P(sum even) = 18/36 = 1/2 = 0.5.

1.3 — Addition + complement

(a) P(A ∪ B) = 0.4 + 0.3 − 0.1 = 0.6.
(b) P(neither) = 1 − P(A ∪ B) = 1 − 0.6 = 0.4.

1.4 — Bag with 5 black, 4 white

(a) P(both black) = (5/9) × (4/8) = 20/72 = 5/18 ≈ 0.278.
(b) P(one of each, either order) = P(black then white) + P(white then black) = (5/9)(4/8) + (4/9)(5/8) = 20/72 + 20/72 = 40/72 = 5/9 ≈ 0.556.

1.5 — Basketball-team survey

Selection bias (sometimes called sampling bias). Asking only the basketball team massively over-represents basketball as a favourite. A P.E. teacher buying equipment using this data would buy too many basketballs and not enough soccer balls, cricket gear, etc.

1.6 — Box plot description

(a) Roughly symmetric box with a slight stretch on the low side (median − Q1 = 20, Q3 − median = 15), and a low outlier at 10 — overall slightly left-skewed with one low outlier.
(b) IQR = Q3 − Q1 = 65 − 30 = 35.
(c) Adding 95 (between current max 90 and far above Q3 = 65) shifts the upper portion of the data up; Q3 would increase slightly (or stay roughly the same depending on the data set size).

2 — Find the mistake

(a) The mistake is on Line 2.
(b) The correct addition rule is P(A ∪ B) = P(A) + P(B) P(A ∩ B), not "+". The student double-counted the overlap. The giveaway is that Line 3 gives 1.3, and probabilities must lie between 0 and 1 — that alone should have triggered a recheck.
(c) Correct working:
P(A ∪ B) = 0.6 + 0.5 − 0.2 = 0.9. (0 ≤ 0.9 ≤ 1. ✓)

3 — Open-ended challenge (sample solution)

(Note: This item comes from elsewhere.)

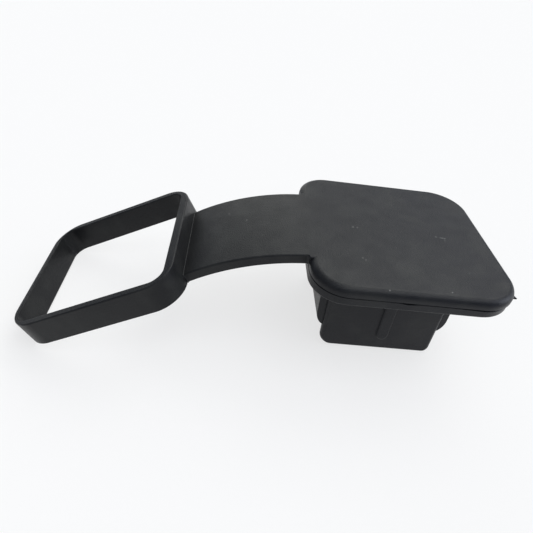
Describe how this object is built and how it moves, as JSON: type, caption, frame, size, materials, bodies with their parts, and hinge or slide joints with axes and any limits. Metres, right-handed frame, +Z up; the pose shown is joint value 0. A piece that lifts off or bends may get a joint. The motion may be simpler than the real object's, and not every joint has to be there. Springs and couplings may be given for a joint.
{
  "type": "hitch receiver cover",
  "caption": "Rubber cover for a square hitch receiver: a flat cap with a hollow plug that pushes into the tube, and a strap with a loop that keeps it on the tube.",
  "frame": {"origin": "the surface that the cover rests on, under the middle of its box", "axes": "+X along the cover from the loop to the cap, +Z up as it rests on the plug's foot and the loop's far edge, Y across the strap"},
  "size_m": [0.197, 0.0802, 0.049],
  "materials": {
    "rubber": "matt black moulded rubber"
  },
  "bodies": {
    "root": {"hitch_cover": "rubber"}
  },
  "joints": []
}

(i) Stratified random sampling by year group. The school has 6 year groups; pick proportional numbers from each so all year groups are represented. The lesson's checklist asks "was the sample representative?" and "was the sampling method appropriate?" — stratified sampling answers both.
(ii) n = 100 students (≈ 17 from each year group). For 720 students, 100 is a generous sample — enough to be confident in within ±5% of the true proportion. The lesson's checklist asks "was the sample size adequate?" — 100 is.
(iii) Exact question wording: "Should the school's lunch break be longer than it currently is? □ Yes □ No □ Unsure" — neutral, no leading language, with an "unsure" option to avoid forcing fence-sitters.
(iv) Bias avoided: response bias from leading questions. Avoided by phrasing the question neutrally (not "Would you like a much-needed longer break?", which leads to YES). Also avoided self-selection by giving the survey to the randomly-selected students directly in class, rather than letting students opt in.

Marking: 1 mark per part (i)–(iv). Award full marks for any reasonable design that meets all four conditions.